[START OF Collected data]

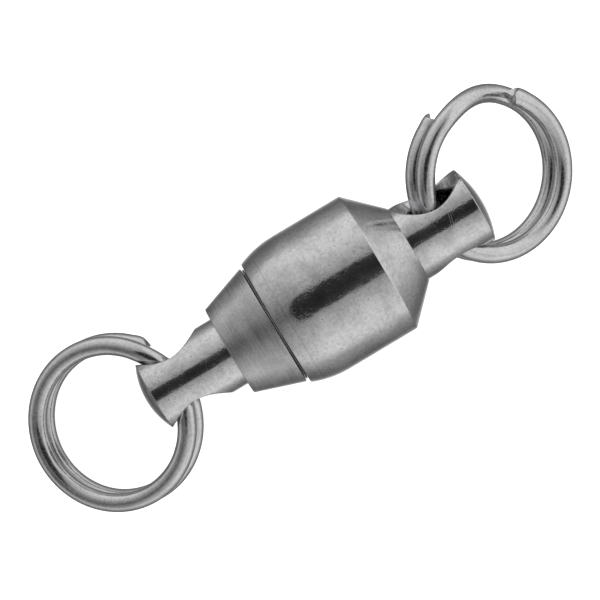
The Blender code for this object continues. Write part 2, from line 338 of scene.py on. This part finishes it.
class Surface:
    """A metal or plastic material built from a few procedural layers."""

    def __init__(self, name, metallic, roughness, shade):
        self.material = bpy.data.materials.new(name)
        self.material.use_nodes = True
        self.tree = self.material.node_tree
        self.shader = self.tree.nodes["Principled BSDF"]
        self.shader.inputs["Metallic"].default_value = metallic
        self.shader.inputs["Roughness"].default_value = roughness
        self.shader.inputs["Base Color"].default_value = (*shade, 1.0)
        self.place = self.node("ShaderNodeTexCoord").outputs["Object"]

    def node(self, kind, **settings):
        made = self.tree.nodes.new(kind)
        for key, value in settings.items():
            setattr(made, key, value)
        return made

    def feed(self, socket, value):
        """Set a socket, or link it when the value is another node's output."""
        if isinstance(value, bpy.types.NodeSocket):
            self.tree.links.new(value, socket)
        else:
            socket.default_value = value

    def math(self, operation, one, two=0.0, clamp=False):
        made = self.node("ShaderNodeMath", operation=operation, use_clamp=clamp)
        self.feed(made.inputs[0], one)
        self.feed(made.inputs[1], two)
        return made.outputs[0]

    def scaled(self, vector, per_mm):
        """Coordinates in metres scaled so that one unit is 1 / per_mm millimetres."""
        made = self.node("ShaderNodeVectorMath", operation="MULTIPLY")
        self.feed(made.inputs[0], vector)
        made.inputs[1].default_value = [value / MM for value in per_mm]
        return made.outputs[0]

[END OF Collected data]

### What this task involves
Reproduce the material in full, with no word added or dropped.

### Solved problem
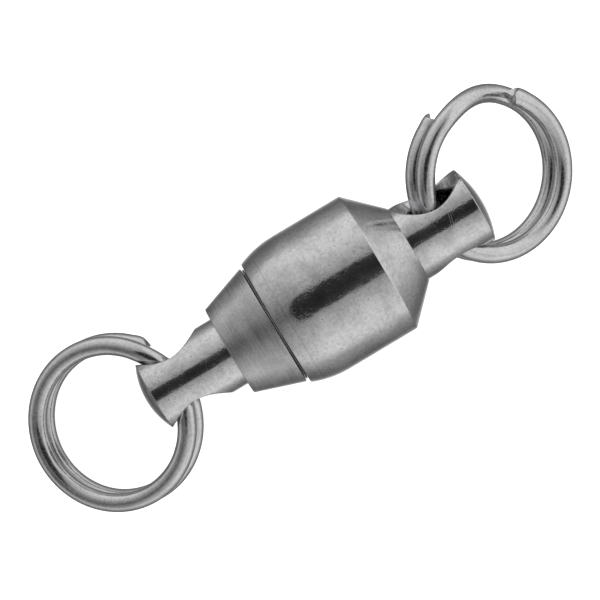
The Blender code for this object continues. Write part 2, from line 338 of scene.py on. This part finishes it.
class Surface:
    """A metal or plastic material built from a few procedural layers."""

    def __init__(self, name, metallic, roughness, shade):
        self.material = bpy.data.materials.new(name)
        self.material.use_nodes = True
        self.tree = self.material.node_tree
        self.shader = self.tree.nodes["Principled BSDF"]
        self.shader.inputs["Metallic"].default_value = metallic
        self.shader.inputs["Roughness"].default_value = roughness
        self.shader.inputs["Base Color"].default_value = (*shade, 1.0)
        self.place = self.node("ShaderNodeTexCoord").outputs["Object"]

    def node(self, kind, **settings):
        made = self.tree.nodes.new(kind)
        for key, value in settings.items():
            setattr(made, key, value)
        return made

    def feed(self, socket, value):
        """Set a socket, or link it when the value is another node's output."""
        if isinstance(value, bpy.types.NodeSocket):
            self.tree.links.new(value, socket)
        else:
            socket.default_value = value

    def math(self, operation, one, two=0.0, clamp=False):
        made = self.node("ShaderNodeMath", operation=operation, use_clamp=clamp)
        self.feed(made.inputs[0], one)
        self.feed(made.inputs[1], two)
        return made.outputs[0]

    def scaled(self, vector, per_mm):
        """Coordinates in metres scaled so that one unit is 1 / per_mm millimetres."""
        made = self.node("ShaderNodeVectorMath", operation="MULTIPLY")
        self.feed(made.inputs[0], vector)
        made.inputs[1].default_value = [value / MM for value in per_mm]
        return made.outputs[0]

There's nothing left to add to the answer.